* Given material:
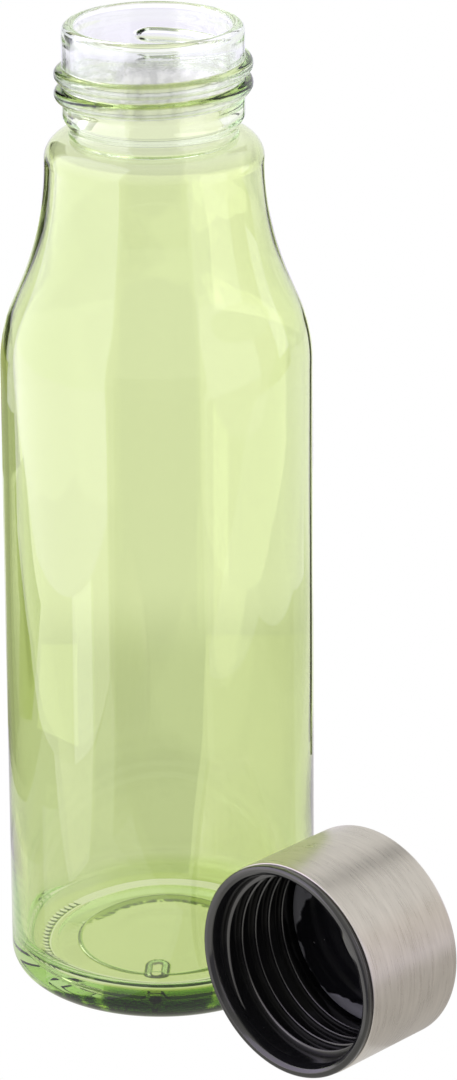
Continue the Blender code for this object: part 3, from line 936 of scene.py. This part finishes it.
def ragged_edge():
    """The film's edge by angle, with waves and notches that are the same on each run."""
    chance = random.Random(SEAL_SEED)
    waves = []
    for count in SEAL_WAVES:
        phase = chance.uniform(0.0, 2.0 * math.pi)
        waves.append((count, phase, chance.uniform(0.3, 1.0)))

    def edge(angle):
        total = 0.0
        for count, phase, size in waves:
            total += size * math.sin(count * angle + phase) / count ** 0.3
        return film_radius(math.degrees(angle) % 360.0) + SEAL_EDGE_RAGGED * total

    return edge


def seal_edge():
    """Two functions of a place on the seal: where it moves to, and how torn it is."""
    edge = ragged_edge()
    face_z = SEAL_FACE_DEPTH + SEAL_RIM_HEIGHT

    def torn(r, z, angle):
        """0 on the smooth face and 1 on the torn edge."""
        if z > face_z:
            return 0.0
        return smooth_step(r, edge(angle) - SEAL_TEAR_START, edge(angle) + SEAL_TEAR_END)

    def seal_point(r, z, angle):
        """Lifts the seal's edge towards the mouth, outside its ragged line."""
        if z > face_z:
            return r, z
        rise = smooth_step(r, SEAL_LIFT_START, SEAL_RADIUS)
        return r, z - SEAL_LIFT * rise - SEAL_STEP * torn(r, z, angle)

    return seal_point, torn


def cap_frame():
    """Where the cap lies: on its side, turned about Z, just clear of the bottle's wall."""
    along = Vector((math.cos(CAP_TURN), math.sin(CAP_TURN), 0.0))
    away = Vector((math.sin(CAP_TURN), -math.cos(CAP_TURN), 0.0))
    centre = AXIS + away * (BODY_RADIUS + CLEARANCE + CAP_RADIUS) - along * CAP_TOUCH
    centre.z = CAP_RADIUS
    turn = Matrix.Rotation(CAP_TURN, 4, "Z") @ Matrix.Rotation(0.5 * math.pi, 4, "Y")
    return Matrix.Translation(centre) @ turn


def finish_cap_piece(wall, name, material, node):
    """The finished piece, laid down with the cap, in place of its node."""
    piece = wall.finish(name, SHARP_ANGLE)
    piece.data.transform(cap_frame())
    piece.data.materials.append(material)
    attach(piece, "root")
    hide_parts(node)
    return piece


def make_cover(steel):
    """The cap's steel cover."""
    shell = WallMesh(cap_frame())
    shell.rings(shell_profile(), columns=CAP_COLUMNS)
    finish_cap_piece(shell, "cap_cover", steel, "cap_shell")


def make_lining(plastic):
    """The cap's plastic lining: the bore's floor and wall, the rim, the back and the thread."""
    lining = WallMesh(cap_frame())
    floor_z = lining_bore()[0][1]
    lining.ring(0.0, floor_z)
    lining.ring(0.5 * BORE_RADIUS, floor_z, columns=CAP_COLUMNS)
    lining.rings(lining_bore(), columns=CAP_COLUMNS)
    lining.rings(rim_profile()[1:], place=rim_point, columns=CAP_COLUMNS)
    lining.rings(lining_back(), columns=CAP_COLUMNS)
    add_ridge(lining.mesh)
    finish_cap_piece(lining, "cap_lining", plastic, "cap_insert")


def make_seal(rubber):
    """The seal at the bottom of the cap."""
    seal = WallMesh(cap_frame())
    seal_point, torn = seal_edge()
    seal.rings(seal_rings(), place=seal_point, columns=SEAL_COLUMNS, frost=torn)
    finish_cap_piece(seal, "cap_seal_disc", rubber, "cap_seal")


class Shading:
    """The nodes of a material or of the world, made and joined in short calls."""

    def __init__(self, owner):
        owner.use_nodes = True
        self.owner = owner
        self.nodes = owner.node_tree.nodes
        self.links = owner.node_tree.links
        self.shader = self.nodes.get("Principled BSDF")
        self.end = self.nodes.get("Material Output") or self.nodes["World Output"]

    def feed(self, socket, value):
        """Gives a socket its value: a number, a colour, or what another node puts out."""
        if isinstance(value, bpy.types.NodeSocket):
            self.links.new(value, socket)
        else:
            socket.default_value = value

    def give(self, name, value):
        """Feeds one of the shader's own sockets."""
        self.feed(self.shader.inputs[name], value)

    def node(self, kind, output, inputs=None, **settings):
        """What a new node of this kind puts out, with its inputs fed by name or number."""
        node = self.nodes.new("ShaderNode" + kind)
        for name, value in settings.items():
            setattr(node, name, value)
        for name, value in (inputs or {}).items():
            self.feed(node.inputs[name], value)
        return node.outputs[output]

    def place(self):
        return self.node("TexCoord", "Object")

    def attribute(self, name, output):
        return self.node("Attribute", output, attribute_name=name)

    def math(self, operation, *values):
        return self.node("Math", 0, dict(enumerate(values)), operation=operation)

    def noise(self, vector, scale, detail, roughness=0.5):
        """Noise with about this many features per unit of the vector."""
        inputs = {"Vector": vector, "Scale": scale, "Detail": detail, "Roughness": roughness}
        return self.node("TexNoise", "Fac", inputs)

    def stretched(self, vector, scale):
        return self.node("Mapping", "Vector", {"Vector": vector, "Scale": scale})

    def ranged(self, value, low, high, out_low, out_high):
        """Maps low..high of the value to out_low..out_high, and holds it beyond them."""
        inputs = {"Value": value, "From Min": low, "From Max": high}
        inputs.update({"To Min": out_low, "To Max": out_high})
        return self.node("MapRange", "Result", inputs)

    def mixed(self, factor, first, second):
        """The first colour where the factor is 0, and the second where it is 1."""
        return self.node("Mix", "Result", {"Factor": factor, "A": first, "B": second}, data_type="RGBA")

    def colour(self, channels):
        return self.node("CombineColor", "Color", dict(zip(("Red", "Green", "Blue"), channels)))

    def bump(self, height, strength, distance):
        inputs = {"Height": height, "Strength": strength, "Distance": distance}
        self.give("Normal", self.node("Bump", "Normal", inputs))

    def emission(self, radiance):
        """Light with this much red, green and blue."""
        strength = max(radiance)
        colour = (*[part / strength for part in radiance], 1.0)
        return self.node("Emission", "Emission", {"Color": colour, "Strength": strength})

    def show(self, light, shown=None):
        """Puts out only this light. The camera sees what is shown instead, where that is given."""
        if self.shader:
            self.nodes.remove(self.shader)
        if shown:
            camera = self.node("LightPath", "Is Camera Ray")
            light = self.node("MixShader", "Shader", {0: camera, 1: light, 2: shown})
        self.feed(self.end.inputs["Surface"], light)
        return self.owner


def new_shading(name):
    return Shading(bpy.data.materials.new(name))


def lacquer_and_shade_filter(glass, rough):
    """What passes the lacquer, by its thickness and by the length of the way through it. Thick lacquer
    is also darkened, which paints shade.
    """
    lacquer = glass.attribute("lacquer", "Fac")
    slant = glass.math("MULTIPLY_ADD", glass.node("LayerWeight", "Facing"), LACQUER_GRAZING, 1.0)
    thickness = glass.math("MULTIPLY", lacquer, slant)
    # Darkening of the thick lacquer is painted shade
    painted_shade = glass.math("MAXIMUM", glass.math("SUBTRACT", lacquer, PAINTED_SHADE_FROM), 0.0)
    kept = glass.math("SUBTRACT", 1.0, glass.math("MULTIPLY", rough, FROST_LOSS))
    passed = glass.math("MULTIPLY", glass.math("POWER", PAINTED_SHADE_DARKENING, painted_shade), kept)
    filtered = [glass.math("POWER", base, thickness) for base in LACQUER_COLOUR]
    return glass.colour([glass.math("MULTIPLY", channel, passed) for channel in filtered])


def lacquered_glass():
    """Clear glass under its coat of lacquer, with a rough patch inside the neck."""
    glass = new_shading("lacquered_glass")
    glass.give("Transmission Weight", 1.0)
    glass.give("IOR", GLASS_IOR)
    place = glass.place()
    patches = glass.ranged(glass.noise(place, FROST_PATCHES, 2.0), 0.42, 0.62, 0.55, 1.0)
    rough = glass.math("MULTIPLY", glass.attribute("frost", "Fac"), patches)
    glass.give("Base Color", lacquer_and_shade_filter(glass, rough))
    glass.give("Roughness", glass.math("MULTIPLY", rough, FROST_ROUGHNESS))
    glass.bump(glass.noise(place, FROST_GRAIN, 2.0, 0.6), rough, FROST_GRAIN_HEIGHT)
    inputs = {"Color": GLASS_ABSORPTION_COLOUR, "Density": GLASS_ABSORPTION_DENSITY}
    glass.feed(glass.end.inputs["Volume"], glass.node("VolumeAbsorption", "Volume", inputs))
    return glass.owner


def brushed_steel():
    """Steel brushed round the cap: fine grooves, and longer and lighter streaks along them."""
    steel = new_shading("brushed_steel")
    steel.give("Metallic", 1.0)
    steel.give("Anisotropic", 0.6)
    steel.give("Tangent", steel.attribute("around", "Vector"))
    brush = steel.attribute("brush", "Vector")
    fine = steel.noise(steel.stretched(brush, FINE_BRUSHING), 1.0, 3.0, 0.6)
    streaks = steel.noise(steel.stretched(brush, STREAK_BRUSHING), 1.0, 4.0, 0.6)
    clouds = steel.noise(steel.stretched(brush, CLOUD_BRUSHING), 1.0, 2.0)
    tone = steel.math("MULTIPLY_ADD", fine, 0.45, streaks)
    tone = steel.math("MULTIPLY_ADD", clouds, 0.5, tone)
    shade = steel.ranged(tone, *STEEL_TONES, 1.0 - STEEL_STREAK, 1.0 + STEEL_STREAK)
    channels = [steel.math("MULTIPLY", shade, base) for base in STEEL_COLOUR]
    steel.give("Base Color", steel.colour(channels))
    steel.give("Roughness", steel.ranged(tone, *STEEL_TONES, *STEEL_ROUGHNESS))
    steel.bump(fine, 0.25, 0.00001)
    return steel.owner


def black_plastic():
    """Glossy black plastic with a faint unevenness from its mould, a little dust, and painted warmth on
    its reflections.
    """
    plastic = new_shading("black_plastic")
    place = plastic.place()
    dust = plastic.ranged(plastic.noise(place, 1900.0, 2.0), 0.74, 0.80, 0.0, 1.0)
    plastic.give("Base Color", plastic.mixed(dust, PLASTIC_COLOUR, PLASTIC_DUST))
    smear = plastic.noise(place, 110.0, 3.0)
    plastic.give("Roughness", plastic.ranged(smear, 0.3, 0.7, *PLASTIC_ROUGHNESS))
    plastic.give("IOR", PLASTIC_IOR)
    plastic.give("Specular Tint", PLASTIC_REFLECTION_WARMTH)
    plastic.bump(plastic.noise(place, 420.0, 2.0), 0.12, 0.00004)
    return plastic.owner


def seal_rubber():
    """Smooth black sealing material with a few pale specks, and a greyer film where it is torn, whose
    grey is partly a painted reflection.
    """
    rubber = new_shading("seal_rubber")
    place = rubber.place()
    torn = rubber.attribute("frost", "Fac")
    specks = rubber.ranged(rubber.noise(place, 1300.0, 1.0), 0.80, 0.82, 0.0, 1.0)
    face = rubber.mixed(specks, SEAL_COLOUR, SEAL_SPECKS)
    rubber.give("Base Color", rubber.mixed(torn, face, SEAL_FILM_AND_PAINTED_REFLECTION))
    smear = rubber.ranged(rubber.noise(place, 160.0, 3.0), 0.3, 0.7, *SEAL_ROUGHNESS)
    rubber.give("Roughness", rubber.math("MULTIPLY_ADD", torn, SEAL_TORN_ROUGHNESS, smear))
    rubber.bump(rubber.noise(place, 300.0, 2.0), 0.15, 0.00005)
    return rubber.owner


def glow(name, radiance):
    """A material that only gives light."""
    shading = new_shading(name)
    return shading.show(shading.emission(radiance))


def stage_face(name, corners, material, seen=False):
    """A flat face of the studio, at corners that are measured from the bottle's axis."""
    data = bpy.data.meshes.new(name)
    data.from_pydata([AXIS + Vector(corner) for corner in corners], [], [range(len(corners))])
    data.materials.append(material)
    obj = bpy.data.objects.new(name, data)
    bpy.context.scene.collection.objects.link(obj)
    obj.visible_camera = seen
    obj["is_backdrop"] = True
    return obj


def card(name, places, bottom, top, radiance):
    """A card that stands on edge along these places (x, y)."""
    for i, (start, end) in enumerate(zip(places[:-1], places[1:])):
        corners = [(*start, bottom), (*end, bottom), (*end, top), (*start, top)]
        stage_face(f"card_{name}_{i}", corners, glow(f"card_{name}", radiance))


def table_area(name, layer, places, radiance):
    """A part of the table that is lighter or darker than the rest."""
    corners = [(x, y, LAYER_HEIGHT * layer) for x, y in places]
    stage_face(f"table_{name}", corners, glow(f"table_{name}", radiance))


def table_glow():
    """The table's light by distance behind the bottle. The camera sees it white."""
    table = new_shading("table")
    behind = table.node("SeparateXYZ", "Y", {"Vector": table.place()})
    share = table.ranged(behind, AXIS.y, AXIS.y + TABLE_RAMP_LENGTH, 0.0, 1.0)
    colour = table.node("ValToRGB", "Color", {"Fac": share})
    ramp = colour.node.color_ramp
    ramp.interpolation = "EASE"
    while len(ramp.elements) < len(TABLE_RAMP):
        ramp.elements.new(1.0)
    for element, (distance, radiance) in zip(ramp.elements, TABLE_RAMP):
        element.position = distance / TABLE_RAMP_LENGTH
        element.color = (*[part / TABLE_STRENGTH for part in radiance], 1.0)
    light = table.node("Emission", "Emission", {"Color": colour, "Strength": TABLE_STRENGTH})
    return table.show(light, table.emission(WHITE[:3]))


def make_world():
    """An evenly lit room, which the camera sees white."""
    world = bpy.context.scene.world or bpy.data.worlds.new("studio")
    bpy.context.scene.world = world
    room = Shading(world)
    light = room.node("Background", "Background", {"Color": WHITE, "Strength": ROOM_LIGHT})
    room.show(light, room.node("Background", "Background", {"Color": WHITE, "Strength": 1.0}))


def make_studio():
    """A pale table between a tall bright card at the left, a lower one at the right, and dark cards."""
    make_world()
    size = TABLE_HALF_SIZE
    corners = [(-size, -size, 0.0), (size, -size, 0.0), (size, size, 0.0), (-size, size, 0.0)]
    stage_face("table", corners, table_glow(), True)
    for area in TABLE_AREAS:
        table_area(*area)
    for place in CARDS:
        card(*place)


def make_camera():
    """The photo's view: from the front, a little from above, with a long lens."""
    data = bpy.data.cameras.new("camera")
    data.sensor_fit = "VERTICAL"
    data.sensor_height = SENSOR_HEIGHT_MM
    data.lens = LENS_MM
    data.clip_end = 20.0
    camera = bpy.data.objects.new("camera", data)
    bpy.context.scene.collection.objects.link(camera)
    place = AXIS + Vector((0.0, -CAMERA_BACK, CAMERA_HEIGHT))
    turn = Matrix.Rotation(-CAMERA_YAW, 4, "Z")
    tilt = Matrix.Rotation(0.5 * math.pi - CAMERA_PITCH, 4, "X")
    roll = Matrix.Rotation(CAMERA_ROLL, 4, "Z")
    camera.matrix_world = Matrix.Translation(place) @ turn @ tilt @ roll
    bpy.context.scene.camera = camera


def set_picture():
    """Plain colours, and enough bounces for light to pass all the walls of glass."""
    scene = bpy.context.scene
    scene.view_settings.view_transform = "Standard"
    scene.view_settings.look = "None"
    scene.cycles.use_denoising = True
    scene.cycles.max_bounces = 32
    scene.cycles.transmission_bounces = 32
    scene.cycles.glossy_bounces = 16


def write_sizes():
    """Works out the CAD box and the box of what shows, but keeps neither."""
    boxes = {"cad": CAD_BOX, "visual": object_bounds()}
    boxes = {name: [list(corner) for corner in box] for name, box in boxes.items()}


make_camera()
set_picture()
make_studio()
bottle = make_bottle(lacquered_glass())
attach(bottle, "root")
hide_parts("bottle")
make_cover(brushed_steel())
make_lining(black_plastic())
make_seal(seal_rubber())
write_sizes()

* Goal of the exercise:
Copy exactly the lines that run from the first line of the data to the line containing "return edge", please, with both ends included and nothing else.

* The output:
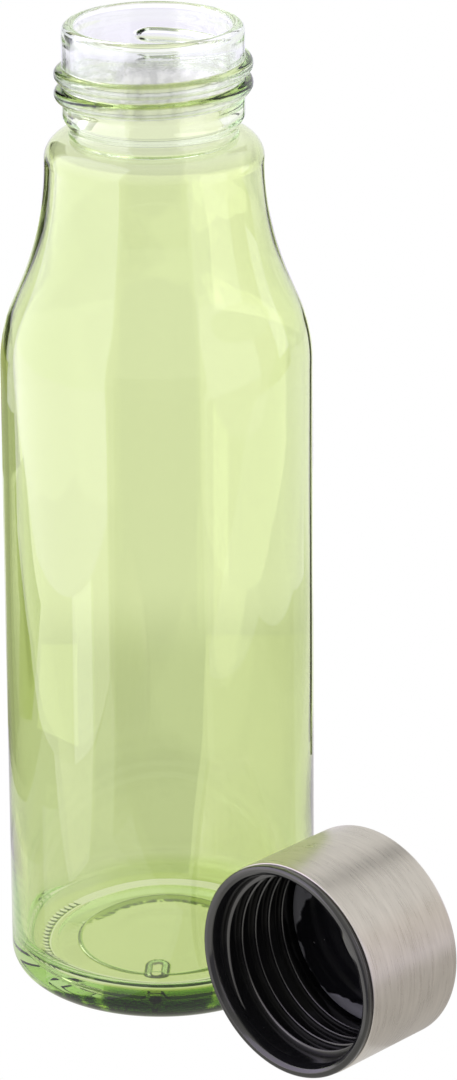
Continue the Blender code for this object: part 3, from line 936 of scene.py. This part finishes it.
def ragged_edge():
    """The film's edge by angle, with waves and notches that are the same on each run."""
    chance = random.Random(SEAL_SEED)
    waves = []
    for count in SEAL_WAVES:
        phase = chance.uniform(0.0, 2.0 * math.pi)
        waves.append((count, phase, chance.uniform(0.3, 1.0)))

    def edge(angle):
        total = 0.0
        for count, phase, size in waves:
            total += size * math.sin(count * angle + phase) / count ** 0.3
        return film_radius(math.degrees(angle) % 360.0) + SEAL_EDGE_RAGGED * total

    return edge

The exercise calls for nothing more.